The Battle of Concord and Lexington: Was it about confiscating guns?

An avid gun rights advocate recently posted something he’d got from somewhere about the April 19, 1775 Battle of Lexington and Concord.  It was in the form of a story about a tyrannical Governor out to confiscate guns from peaceful civilians written in a way to imply current events.  Only at the end was it revealed that the Governor was Gage, military governor of colonial Massachusetts, who, so the story was written, was out to disarm peaceful Americans.  The point the story tried to make was that the American Revolution began by defending American gun rights.  

It failed to mention a few key points.  For instance, the weapons Gage’s troops wanted to confiscate were not the rifles and shotguns of local farmers, but armories belonging to the colonial legislature and reserved for use by the organized colonial militia.  That didn’t mean a ragtag group of unauthorized wannabe militia types.  Colonial militias were citizen soldiers organized and trained by their government.  

The underlying issue was not about guns per se, it was about reverberations from the hated Stamp Act of 1765. It required purchase of official stamps to certify recorded purchases and sales to raise funds for the part of wars against France fought on American soil. Unpopular in the extreme, it was quickly repealed, only to be followed by the Townshend Acts that taxed goods imported from England that were prohibited from being made in the colonies. They inspired the 1770 Boston Massacre (look it up). Most were soon repealed, except for a tax on tea – the Boston Tea Party. An added insult was the declaration by parliament that the colonies had no right to a voice in the legislature, and could be severely punished for disobeying royal governors. The colonies retaliated by forming and drilling colonial militias. Keep in mind, the colonies had provided troops for the French and Indian Wars, so were not without experience.

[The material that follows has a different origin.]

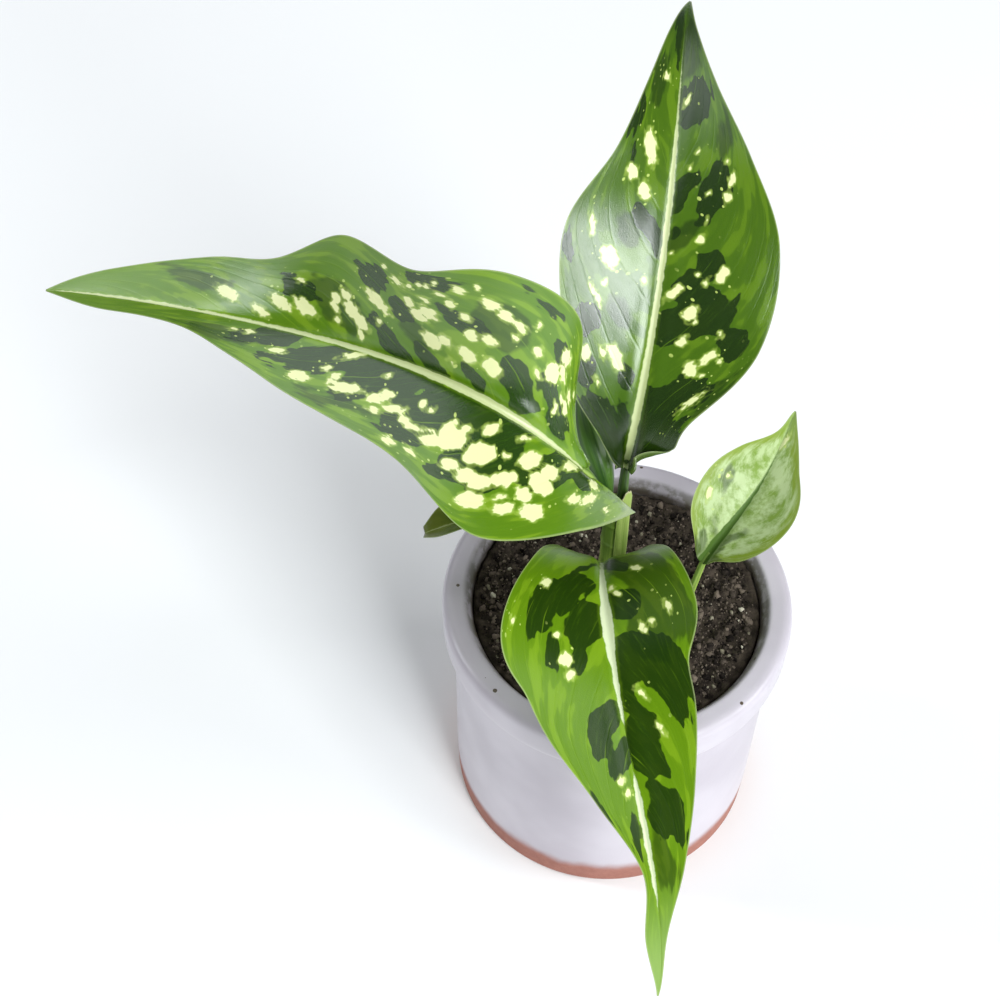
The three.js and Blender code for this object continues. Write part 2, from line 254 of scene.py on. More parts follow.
def pot_outline():
    """The pot's section from the middle of its underside round to the middle of its floor."""
    stretches = [
        ([(FOOT_R - FOOT_ROUND, 0)], 6),
        ([(FOOT_R, 0), (FOOT_R, FOOT_ROUND)], 8),
        ([(FOOT_R + 0.2, 12)], 6),
        ([(BODY_TOP_R, COLLAR_FOOT - 6)], 24),
        ([(BODY_TOP_R, COLLAR_FOOT - 2), (RIM_R, COLLAR_FOOT - 2), (RIM_R, COLLAR_FOOT + 3)], 16),
        ([(RIM_R, POT_HIGH - LIP_ROUND)], 4),
        ([(RIM_R, POT_HIGH), (RIM_R - LIP_ROUND, POT_HIGH)], 12),
        ([(MOUTH_R + 1.2, POT_HIGH)], 3),
        ([(MOUTH_R, POT_HIGH), (MOUTH_R - 0.4, POT_HIGH - 1.2)], 6),
        ([(BORE_TOP_R, SOIL_TOP)], 3),
        ([(BORE_FOOT_R, 2 * FLOOR_THICK)], 12),
        ([(BORE_FOOT_R, FLOOR_THICK), (BORE_FOOT_R - FLOOR_THICK, FLOOR_THICK)], 6),
        ([(0, FLOOR_THICK)], 6),
    ]
    rows = []
    corner = (0, 0)
    for bend, steps in stretches:
        rows.append(bezier([corner, *bend], np.linspace(0, 1, steps + 1)[:-1])[0])
        corner = bend[-1]
    return np.vstack([*rows, [corner]])


pot = turned("pot_glazed", pot_outline(), POT_SIDES, glaze_material())
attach(pot, "root")
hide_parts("pot")

# The soil is dark potting mix, loose and lumpy on top, filled in to just under the pot's mouth.
# Crumbs of peat and bark lie on it, with pale grains of grit among them, and the cane and the
# small leaf's stalk stand in it.
GAP = 0.3
CANE_X = -2.8
CANE_Y = 3.0
CANE_R = 3.2
CANE_TOP = 128.0
SMALL_STALK = (18.5, -3.0)
SMALL_STALK_R = 1.3
SOIL_RINGS = 96
SOIL_SIDES = 300
CRUMBS = 1100
FINES = 6500
GRAINS = 230
CLEAR_OF_POT = 1.6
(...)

It wasn’t about guns, it was about repressive legislation.

The American revolution was a long time coming, Concord and Lexington wasn’t the first encounter between British and American troops, but it was the “Shot heard round the world.”

The Declaration of Independence that followed in 1776 listed twenty-seven complaints against the king, complaints that justified revolution and the establishment of thirteen new nations joined in voluntary federation.  Was the right to own guns among them?  Not that I can see.  The complaints were about English laws forced on the colonies, parliament’s refusal to pass laws requested by the colonies, and limiting their ability to pass laws for themselves.  When the king did call legislative assemblies, he did it at odd times and places making it almost impossible to meet.  If he did’t like what they did, he dissolved them.  He all but shut down immigration from anywhere but England.  He demanded personal loyalty from judges.  He confiscated property to house troops.  He kept standing armies to intimidate Americans.  He made the military superior to civilian authorities. He closed off free trade with the rest of the world.  He undermined traditional English Common Law.  He authorized the capture of American vessels at sea.  His behavior incited the insurrection of otherwise peace loving citizens.  Taxation without representation was a big deal.  Of course taxes needed to be raised, but Americans were denied a voice in deciding the English laws affecting them.

That’s a rough summary.  Not a word about gun rights.  Why?  They were never an issue.  Gun rights advocates got it wrong, again.